*DIRECTION*
Print the complete set of entries exactly.

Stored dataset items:
* * * * *

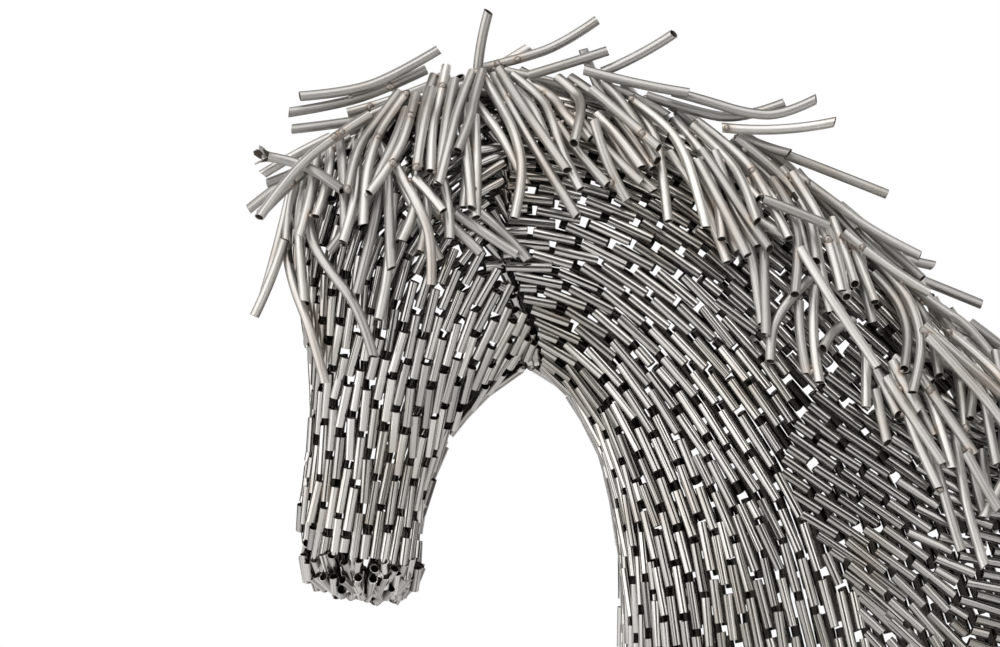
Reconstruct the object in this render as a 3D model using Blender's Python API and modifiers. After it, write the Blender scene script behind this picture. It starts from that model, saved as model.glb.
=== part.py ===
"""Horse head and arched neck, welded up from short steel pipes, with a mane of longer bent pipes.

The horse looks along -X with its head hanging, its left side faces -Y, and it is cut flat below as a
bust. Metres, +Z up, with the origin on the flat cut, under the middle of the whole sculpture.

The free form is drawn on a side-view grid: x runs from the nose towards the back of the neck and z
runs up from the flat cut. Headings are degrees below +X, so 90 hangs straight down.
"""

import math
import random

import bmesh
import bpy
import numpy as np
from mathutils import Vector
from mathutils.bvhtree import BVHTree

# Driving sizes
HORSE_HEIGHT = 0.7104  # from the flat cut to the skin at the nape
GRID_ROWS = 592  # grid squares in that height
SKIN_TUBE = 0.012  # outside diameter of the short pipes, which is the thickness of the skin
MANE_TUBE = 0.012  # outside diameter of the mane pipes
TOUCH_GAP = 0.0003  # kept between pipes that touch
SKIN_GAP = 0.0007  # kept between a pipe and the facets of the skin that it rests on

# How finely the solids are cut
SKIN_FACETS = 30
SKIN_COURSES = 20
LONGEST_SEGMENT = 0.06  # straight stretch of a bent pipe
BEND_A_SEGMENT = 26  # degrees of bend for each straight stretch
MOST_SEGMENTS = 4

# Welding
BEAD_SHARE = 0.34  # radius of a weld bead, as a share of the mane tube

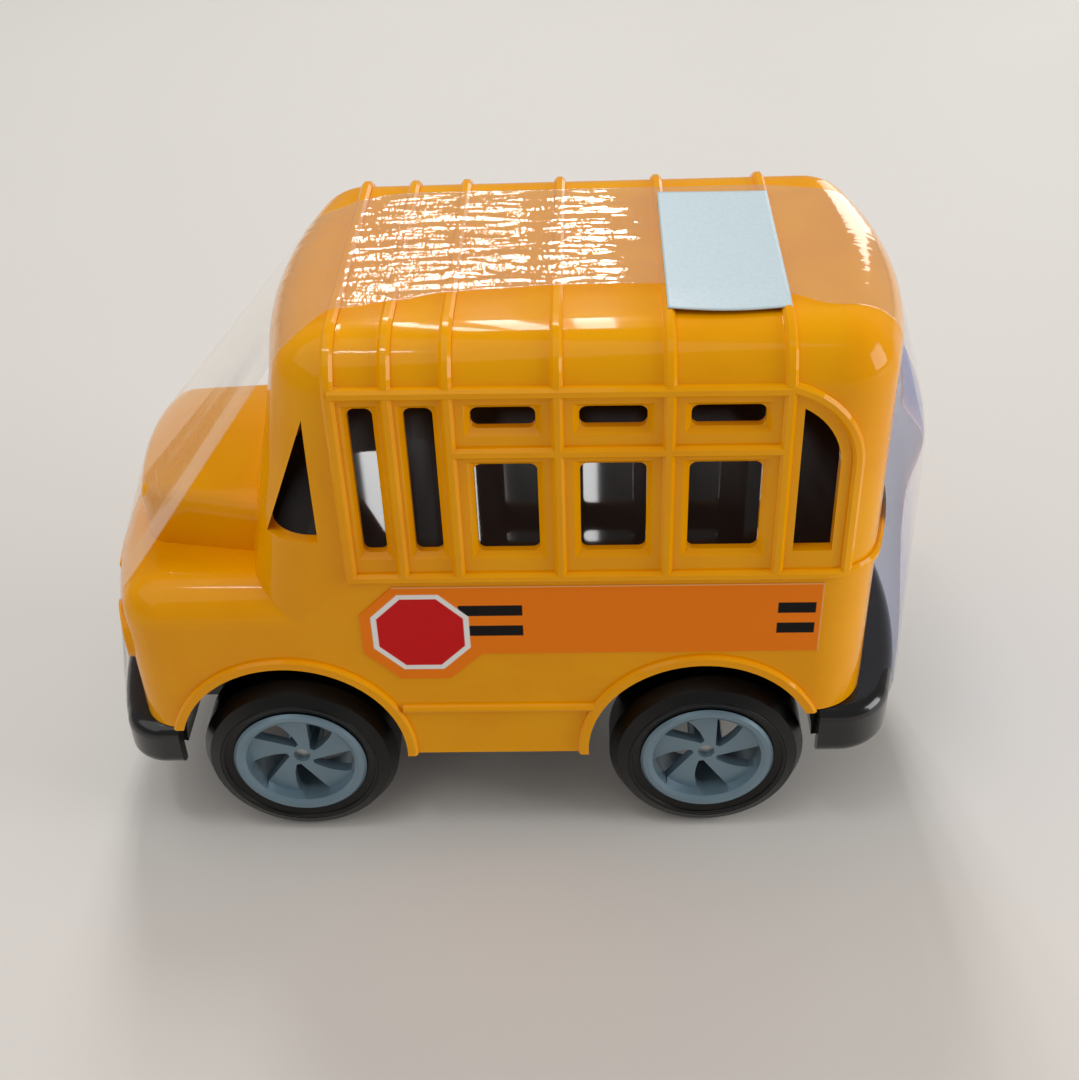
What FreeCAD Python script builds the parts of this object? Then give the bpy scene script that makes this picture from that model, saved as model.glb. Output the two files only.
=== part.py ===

* * * * *

*RESPONSE TO THE TASK*
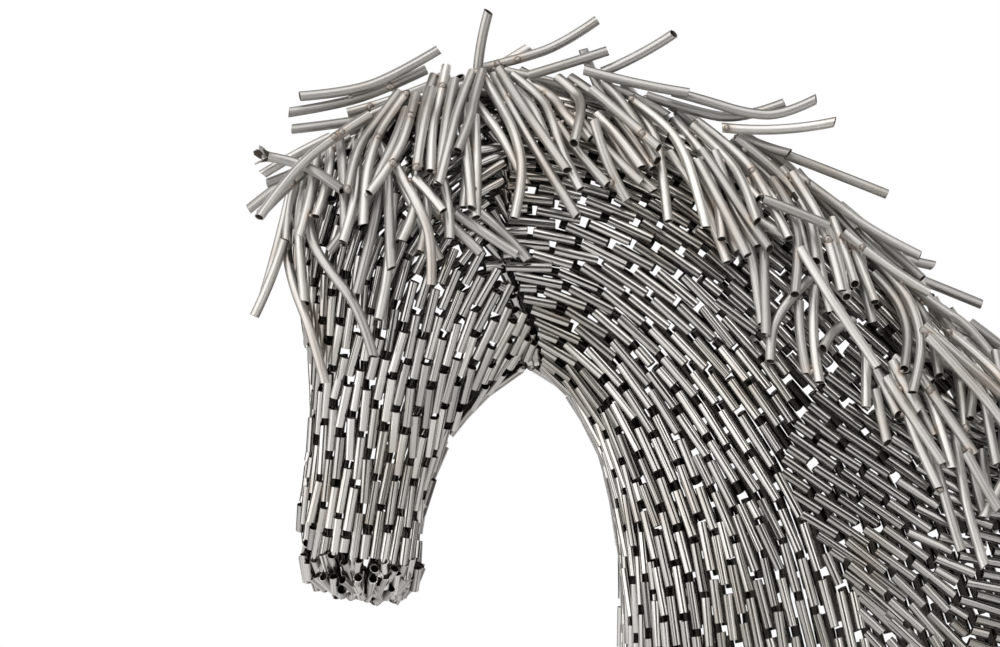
Reconstruct the object in this render as a 3D model using Blender's Python API and modifiers. After it, write the Blender scene script behind this picture. It starts from that model, saved as model.glb.
=== part.py ===
"""Horse head and arched neck, welded up from short steel pipes, with a mane of longer bent pipes.

The horse looks along -X with its head hanging, its left side faces -Y, and it is cut flat below as a
bust. Metres, +Z up, with the origin on the flat cut, under the middle of the whole sculpture.

The free form is drawn on a side-view grid: x runs from the nose towards the back of the neck and z
runs up from the flat cut. Headings are degrees below +X, so 90 hangs straight down.
"""

import math
import random

import bmesh
import bpy
import numpy as np
from mathutils import Vector
from mathutils.bvhtree import BVHTree

# Driving sizes
HORSE_HEIGHT = 0.7104  # from the flat cut to the skin at the nape
GRID_ROWS = 592  # grid squares in that height
SKIN_TUBE = 0.012  # outside diameter of the short pipes, which is the thickness of the skin
MANE_TUBE = 0.012  # outside diameter of the mane pipes
TOUCH_GAP = 0.0003  # kept between pipes that touch
SKIN_GAP = 0.0007  # kept between a pipe and the facets of the skin that it rests on

# How finely the solids are cut
SKIN_FACETS = 30
SKIN_COURSES = 20
LONGEST_SEGMENT = 0.06  # straight stretch of a bent pipe
BEND_A_SEGMENT = 26  # degrees of bend for each straight stretch
MOST_SEGMENTS = 4

# Welding
BEAD_SHARE = 0.34  # radius of a weld bead, as a share of the mane tube

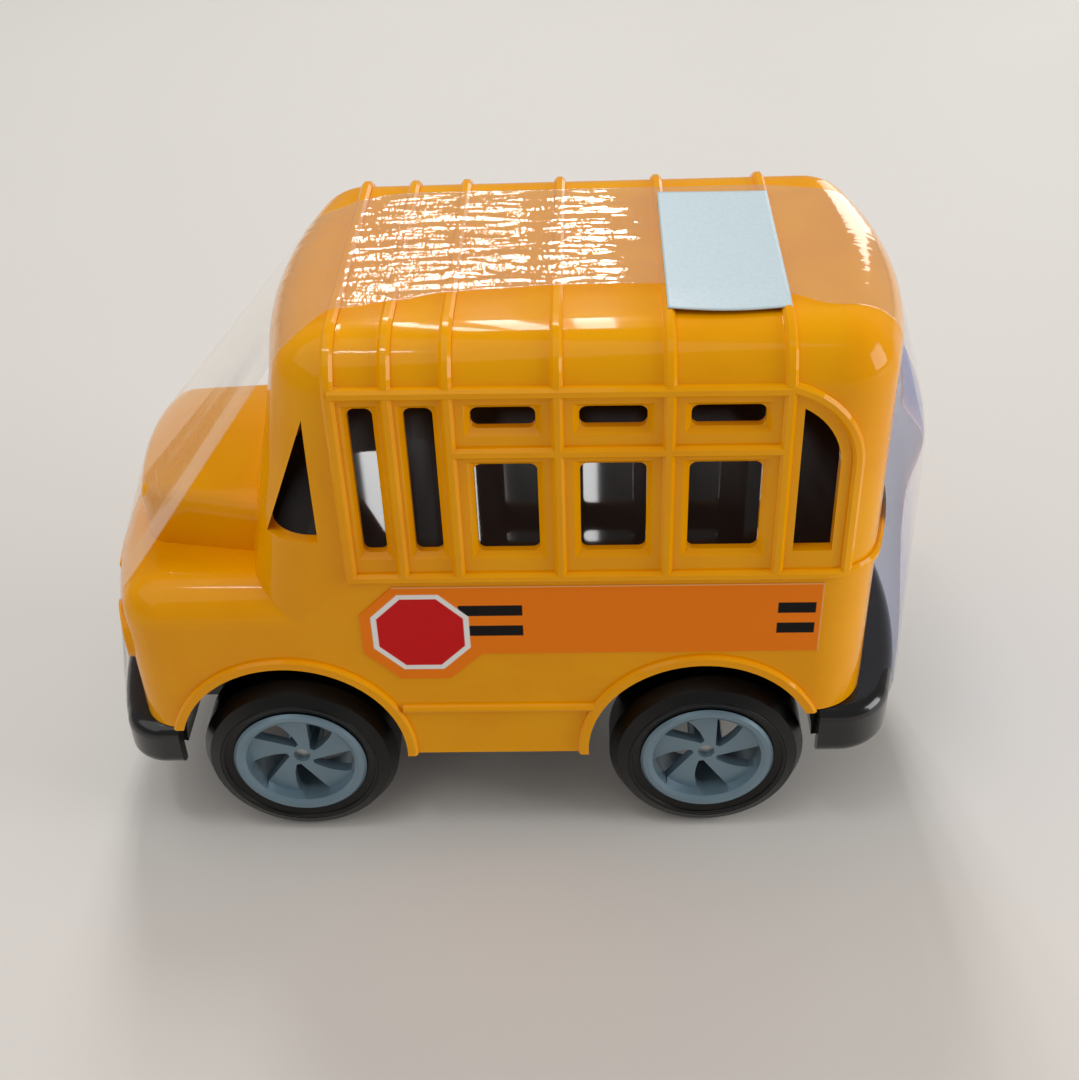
What FreeCAD Python script builds the parts of this object? Then give the bpy scene script that makes this picture from that model, saved as model.glb. Output the two files only.
=== part.py ===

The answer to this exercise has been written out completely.